50-years-ago, Bobbi became the first woman to run the famed Boston Marathon. This despite Marathon officials rejecting her application because she was a woman.
How Bobbi managed to run that race is a remarkable story:
(Story continues from "Read More")
In 1964, Bobbi's dad took her to watch the Boston Marathon, where at the age of 21, she fell in love with this famous race, a race for men only.
But determined to compete, at a time when there was no training regimen for women, Bobbi's boyfriend would drive her on his motorcycle ever greater distances from her Boston area home, noting the miles, and Bobbi would run home.
Eventually, Bobbi and her boyfriend married, and moved to San Diego where he served in the U.S. Navy.
Meanwhile in San Diego, Bobbi kept training, with the goal of running the 1966 Boston Marathon.

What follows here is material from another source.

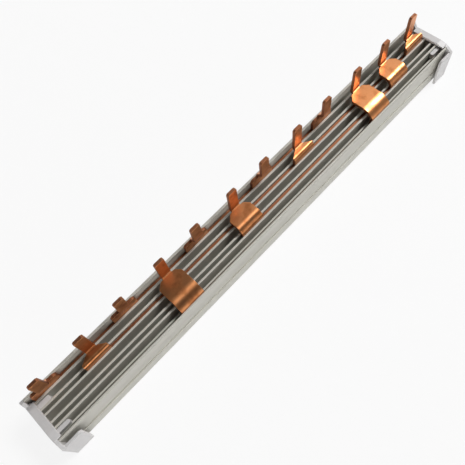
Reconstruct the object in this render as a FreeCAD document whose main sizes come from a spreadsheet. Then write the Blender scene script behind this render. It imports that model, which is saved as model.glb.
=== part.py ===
import FreeCAD, Part
import os
import Sketcher

# Comb busbar with four conductors and twelve pins: insulating profile, four copper combs, two end caps.
os.makedirs("parts", exist_ok=True)
doc = FreeCAD.newDocument("comb_busbar")

# Sizes in millimetres; the two angles are in degrees.
SIZES = {
    "pitch": 17.8, "end_gap": 0.5, "fit": 0.05, "overshoot": 1.0,
    "height": 15.5, "back_rise": 3.0, "foot_h": 1.5, "floor_t": 1.45,
    "front_t": 0.75, "low_wall_t": 0.75, "low_wall_drop": 3.0,
    "wall_t": 0.85, "rear_wall_t": 0.95, "back_t": 1.05,
    "band_front_w": 1.1, "band_mid_w": 2.5, "band_rear_w": 2.3,
    "skirt_t": 1.0, "ledge_out": 0.35, "groove_top": 6.0, "groove_h": 0.7, "groove_d": 0.25,
    "wall_round": 0.2,
    "copper_t": 1.3, "strip_drop": 1.0, "deep_drop": 4.4, "tab_w": 11.0, "pin_w": 4.2, "pin_rise": 14.6,
    "tip_cut": 0.6, "neutral_shift": 0.65, "pin_shift": 0.25,
    "flat_rise": 3.5, "foot_bend": 0.5, "short_bend": 0.2, "short_flat": 1.6,
    "short_shoulder": 0.5, "short_taper": 2.0, "short_round": 0.8,
    "long_shoulder": 1.2, "long_taper": 2.2, "long_round": 1.2, "medium_bend": 1.95,
    "slope_angle": 50, "slope_bend": 1.1, "slope_run": 0.4, "crest_bend": 5.2,
    "joggle_angle": 45, "joggle_start": 4.3, "shoulder_gap": 0.3, "shoulder_round": 1.5,
    "plate_t": 1.4, "wing_out": 2.6, "wing_t": 1.1, "wing_w": 8.4, "wing_drop": 1.6, "wing_slant": 1.0,
    "wing_round": 1.6, "lip_w": 3.1, "lip_t": 1.05, "lip_front": 0.9,
    "tongue_len": 7.8, "tongue_drop": 0.6, "tongue_lift": 3.45, "tongue_fit": 0.12,
    "tongue_round": 0.7, "plug_len": 2.2,
}
sheet = doc.addObject("Spreadsheet::Sheet", "sizes")
for row, (alias, size) in enumerate(SIZES.items(), start=1):
    sheet.set("A%d" % row, alias)
    sheet.set("B%d" % row, str(size))
    sheet.setAlias("B%d" % row, alias)
doc.recompute()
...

But her application was rejected because of her gender.
In 1966, women couldn't get credit cards or buy homes without a male guarantor. In addition, women could not attend Harvard, Yale, Princeton or many other top schools, nor were they welcome in many professions.
However, none of this could stop Bobbi from running the race of her dreams.

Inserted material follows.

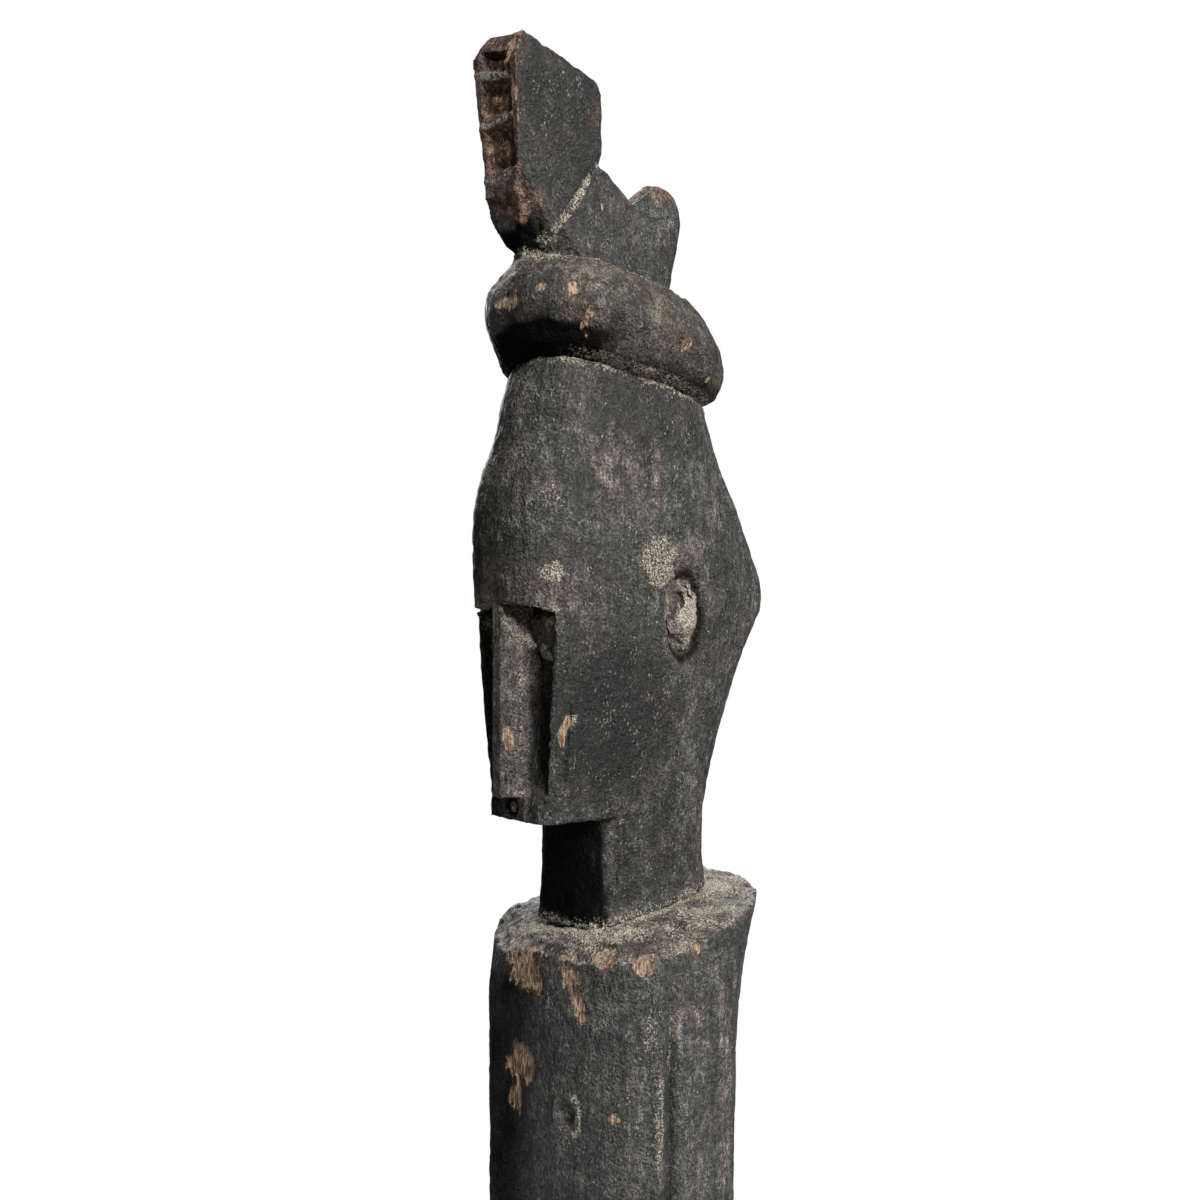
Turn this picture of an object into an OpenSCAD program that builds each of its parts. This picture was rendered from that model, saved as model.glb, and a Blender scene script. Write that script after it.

For four days and three nights, Bobbi rode the bus from San Diego to Boston, arriving the day before the race.
Just before the Marathon began, Bobbi hid in the bushes near the starting line, wearing a blue hooded sweatshirt, the hood pulled over her head, and her hair tied back.
She wore her brother's Bermuda shorts and a black bathing suit which served as her underwear and running bra.
When the race started, Bobbi slipped into the crowd of runners and began running.
She feared being removed from the race but her fellow runners said, "We won't let that happen. It's a free road."
"That's when I took off the hooded sweatshirt and everyone could see I was a woman."
The crowd was shocked, but then loudly cheered her on.
23-year-old Bobbi ran the race in 3-hours and 21-minutes, finishing ahead of 290 of the 415 male starters.
Afterward Bobbi received extensive media coverage, coverage which encouraged other women to pursue their dreams.
The next year Bobbi was allowed to run the race, as was another woman. The following year Bobbi was among five women entrants. Each year, Bobbi made a strong showing and finished first in competition with the women.
Bobbi's courage had broken the Boston Marathon glass ceiling, which because of its high visibility, became an important step in obtaining equal rights for women.